To do
Among the entries below, please repeat exactly and only the lines from the line containing "garment.objects.link(button)" to the line containing "obj.matrix_parent_inverse = Matrix.Identity(4)", both lines included.

Extracted data

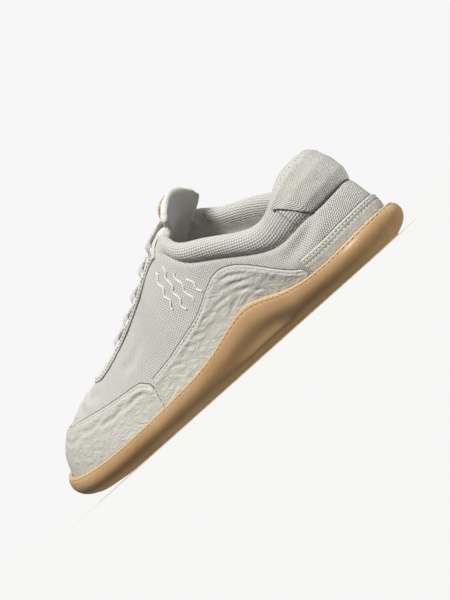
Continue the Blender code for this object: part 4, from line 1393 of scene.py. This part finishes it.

...

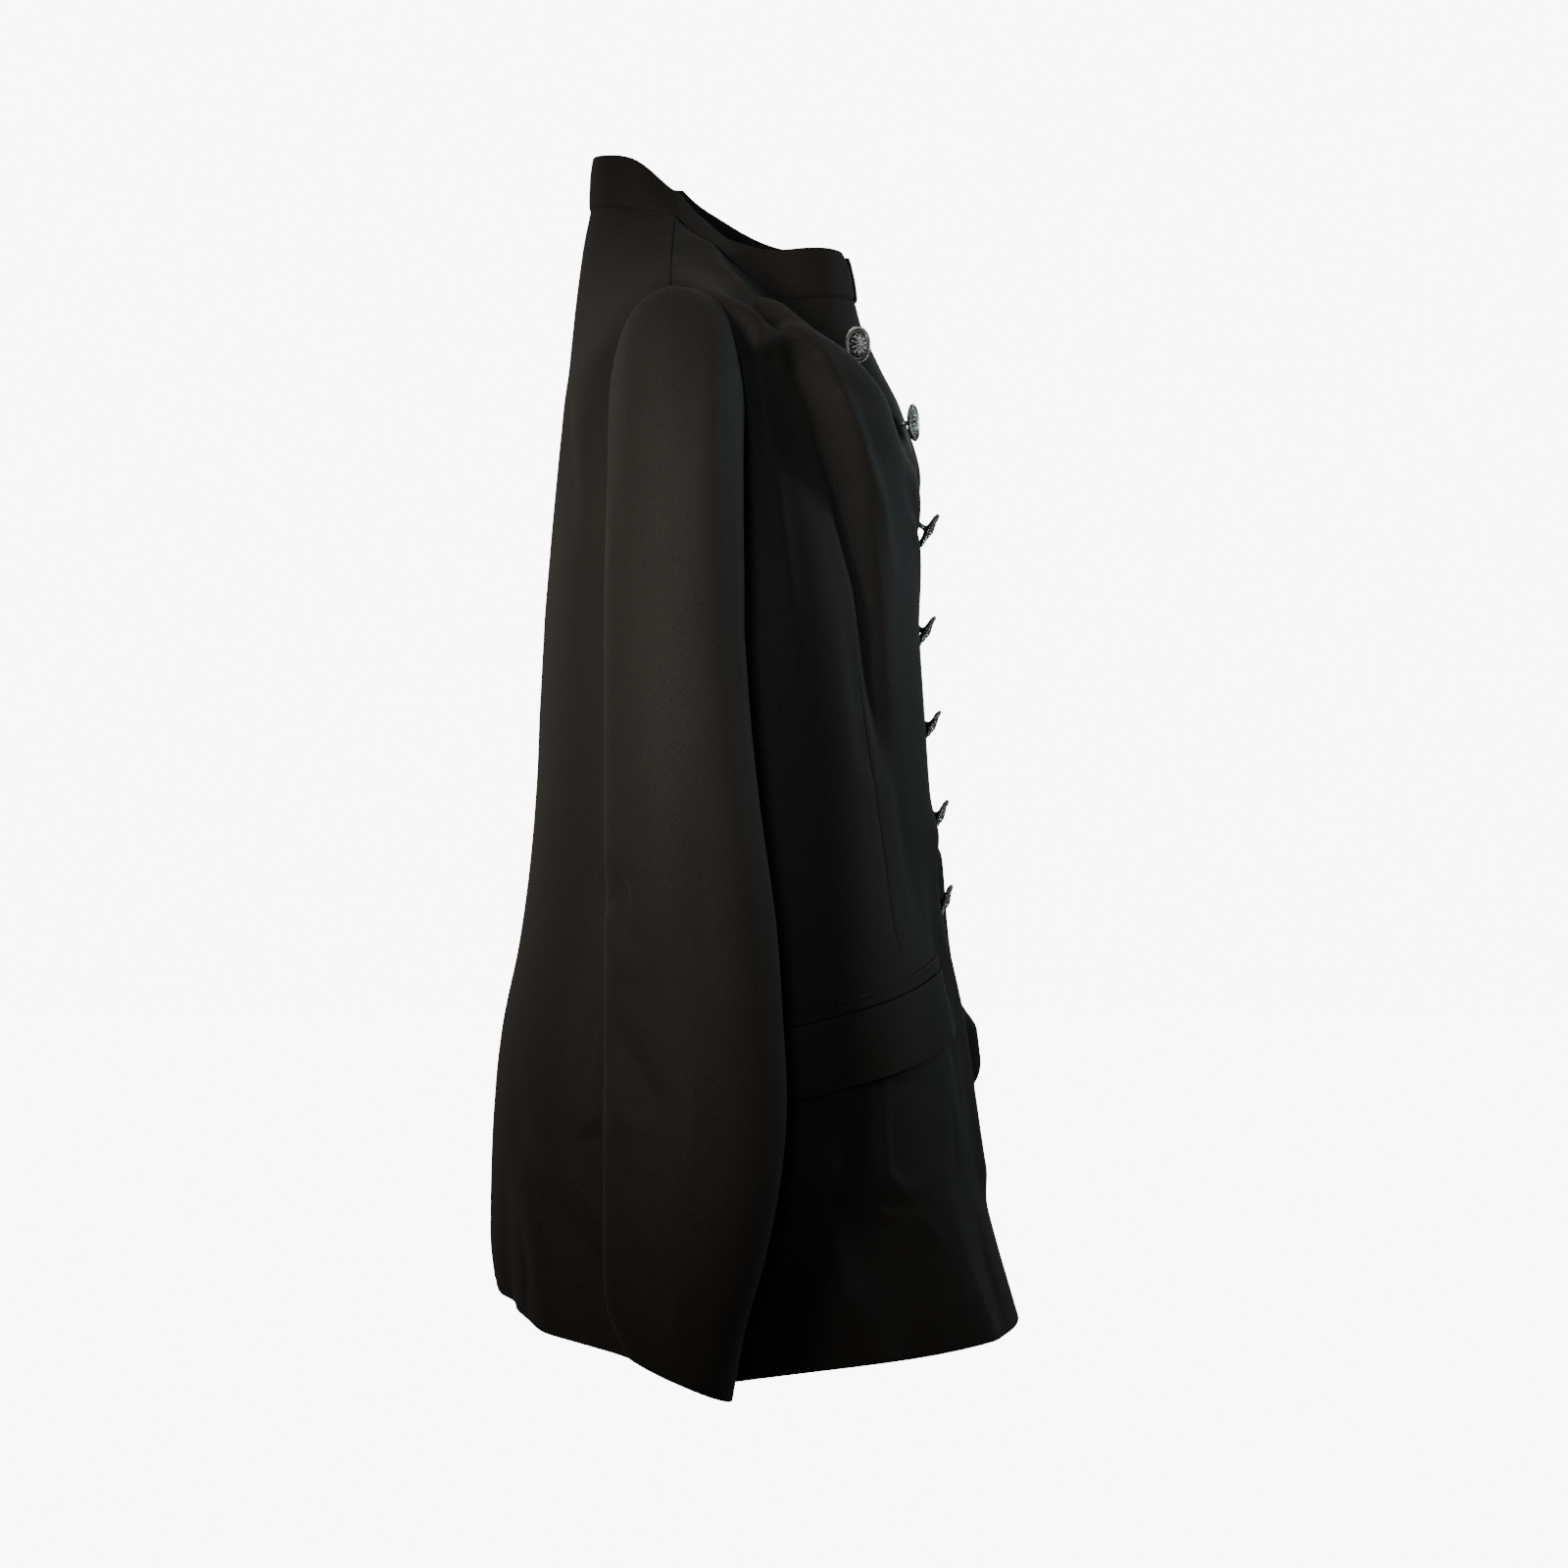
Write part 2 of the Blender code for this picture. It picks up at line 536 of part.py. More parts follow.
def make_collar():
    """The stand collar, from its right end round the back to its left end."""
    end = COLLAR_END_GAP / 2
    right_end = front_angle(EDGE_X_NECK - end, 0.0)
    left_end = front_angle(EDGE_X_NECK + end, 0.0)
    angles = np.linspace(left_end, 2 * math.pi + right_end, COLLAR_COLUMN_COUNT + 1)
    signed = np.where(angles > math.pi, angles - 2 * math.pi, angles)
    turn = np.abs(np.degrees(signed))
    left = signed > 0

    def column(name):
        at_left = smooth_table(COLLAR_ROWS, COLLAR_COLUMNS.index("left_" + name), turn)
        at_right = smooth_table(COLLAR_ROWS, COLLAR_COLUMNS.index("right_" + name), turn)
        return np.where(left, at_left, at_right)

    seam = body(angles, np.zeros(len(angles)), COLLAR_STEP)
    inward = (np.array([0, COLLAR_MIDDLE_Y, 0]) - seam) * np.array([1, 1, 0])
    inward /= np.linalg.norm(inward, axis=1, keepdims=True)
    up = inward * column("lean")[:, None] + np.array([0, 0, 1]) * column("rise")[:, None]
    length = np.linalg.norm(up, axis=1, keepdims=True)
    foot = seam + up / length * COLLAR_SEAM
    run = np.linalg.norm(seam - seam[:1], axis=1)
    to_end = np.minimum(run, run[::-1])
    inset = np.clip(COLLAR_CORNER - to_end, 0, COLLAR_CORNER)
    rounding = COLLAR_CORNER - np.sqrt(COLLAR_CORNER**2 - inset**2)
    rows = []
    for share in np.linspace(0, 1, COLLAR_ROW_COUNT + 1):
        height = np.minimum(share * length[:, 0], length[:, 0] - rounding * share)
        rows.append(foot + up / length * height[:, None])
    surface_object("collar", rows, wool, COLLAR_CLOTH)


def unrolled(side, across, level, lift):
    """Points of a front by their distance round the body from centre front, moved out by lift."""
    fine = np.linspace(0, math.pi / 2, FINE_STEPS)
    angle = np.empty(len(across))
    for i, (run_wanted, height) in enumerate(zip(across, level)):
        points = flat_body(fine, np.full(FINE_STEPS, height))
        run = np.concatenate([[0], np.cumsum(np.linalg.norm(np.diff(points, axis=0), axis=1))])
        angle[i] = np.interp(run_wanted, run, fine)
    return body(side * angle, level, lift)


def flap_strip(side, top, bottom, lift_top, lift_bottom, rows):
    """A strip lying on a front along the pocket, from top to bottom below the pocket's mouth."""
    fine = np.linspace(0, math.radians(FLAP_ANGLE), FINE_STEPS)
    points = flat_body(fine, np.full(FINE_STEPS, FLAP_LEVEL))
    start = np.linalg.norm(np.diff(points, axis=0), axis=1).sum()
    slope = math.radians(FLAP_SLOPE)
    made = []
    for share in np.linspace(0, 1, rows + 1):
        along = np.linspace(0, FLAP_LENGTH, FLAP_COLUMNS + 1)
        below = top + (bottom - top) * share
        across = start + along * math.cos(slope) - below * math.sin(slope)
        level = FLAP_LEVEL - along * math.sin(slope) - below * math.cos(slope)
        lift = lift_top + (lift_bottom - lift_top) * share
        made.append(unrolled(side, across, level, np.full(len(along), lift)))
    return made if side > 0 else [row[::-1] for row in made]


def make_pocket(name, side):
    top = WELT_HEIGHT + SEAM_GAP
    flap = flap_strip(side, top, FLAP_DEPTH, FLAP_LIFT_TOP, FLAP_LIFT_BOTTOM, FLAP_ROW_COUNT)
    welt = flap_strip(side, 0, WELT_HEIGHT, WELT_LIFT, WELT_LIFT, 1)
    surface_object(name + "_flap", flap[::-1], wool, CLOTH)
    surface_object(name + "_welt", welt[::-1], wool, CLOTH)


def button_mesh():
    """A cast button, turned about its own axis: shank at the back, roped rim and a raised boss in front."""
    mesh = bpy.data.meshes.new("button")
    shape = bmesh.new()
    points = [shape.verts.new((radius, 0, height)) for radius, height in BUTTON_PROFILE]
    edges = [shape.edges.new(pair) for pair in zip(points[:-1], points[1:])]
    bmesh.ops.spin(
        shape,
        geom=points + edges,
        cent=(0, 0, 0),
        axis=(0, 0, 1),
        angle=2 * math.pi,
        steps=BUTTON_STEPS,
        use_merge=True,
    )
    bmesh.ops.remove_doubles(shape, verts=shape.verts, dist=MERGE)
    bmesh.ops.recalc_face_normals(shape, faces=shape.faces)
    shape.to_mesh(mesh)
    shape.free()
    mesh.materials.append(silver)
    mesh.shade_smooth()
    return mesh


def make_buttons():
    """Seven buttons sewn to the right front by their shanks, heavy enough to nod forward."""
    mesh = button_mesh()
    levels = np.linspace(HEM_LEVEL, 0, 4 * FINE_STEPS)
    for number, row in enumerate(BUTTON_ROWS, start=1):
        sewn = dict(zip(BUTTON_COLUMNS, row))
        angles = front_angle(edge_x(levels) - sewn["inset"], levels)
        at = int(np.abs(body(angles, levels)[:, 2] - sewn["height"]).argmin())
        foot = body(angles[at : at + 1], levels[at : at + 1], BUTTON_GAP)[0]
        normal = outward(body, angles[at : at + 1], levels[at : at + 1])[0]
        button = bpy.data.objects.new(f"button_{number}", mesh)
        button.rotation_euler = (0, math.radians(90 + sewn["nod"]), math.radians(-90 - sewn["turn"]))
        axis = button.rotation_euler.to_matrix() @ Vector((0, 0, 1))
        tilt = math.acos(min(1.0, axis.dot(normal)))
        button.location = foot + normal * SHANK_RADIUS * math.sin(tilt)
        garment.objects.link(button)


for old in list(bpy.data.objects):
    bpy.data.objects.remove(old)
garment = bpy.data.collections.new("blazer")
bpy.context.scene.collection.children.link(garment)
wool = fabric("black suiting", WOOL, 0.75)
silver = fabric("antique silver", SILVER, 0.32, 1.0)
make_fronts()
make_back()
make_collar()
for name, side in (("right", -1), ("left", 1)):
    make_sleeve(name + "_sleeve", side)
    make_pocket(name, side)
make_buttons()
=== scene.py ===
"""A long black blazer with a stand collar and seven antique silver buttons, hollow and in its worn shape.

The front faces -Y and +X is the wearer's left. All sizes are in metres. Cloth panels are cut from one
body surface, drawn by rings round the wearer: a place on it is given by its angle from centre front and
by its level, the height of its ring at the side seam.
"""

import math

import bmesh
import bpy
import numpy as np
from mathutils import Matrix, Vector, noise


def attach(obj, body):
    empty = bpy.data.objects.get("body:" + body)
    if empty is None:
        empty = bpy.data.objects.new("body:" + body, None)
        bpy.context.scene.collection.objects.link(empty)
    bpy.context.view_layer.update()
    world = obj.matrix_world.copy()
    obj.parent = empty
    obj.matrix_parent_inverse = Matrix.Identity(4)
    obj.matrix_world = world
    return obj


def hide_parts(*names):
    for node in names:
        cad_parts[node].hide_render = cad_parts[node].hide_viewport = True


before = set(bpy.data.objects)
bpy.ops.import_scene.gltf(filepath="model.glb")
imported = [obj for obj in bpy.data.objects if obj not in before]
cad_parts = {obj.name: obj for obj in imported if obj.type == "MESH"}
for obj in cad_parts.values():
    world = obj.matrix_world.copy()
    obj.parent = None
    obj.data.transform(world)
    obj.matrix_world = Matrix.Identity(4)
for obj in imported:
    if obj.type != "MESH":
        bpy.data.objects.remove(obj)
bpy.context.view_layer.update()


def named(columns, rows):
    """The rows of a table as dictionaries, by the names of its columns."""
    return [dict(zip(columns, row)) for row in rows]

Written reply
        garment.objects.link(button)


for old in list(bpy.data.objects):
    bpy.data.objects.remove(old)
garment = bpy.data.collections.new("blazer")
bpy.context.scene.collection.children.link(garment)
wool = fabric("black suiting", WOOL, 0.75)
silver = fabric("antique silver", SILVER, 0.32, 1.0)
make_fronts()
make_back()
make_collar()
for name, side in (("right", -1), ("left", 1)):
    make_sleeve(name + "_sleeve", side)
    make_pocket(name, side)
make_buttons()
=== scene.py ===
"""A long black blazer with a stand collar and seven antique silver buttons, hollow and in its worn shape.

The front faces -Y and +X is the wearer's left. All sizes are in metres. Cloth panels are cut from one
body surface, drawn by rings round the wearer: a place on it is given by its angle from centre front and
by its level, the height of its ring at the side seam.
"""

import math

import bmesh
import bpy
import numpy as np
from mathutils import Matrix, Vector, noise


def attach(obj, body):
    empty = bpy.data.objects.get("body:" + body)
    if empty is None:
        empty = bpy.data.objects.new("body:" + body, None)
        bpy.context.scene.collection.objects.link(empty)
    bpy.context.view_layer.update()
    world = obj.matrix_world.copy()
    obj.parent = empty
    obj.matrix_parent_inverse = Matrix.Identity(4)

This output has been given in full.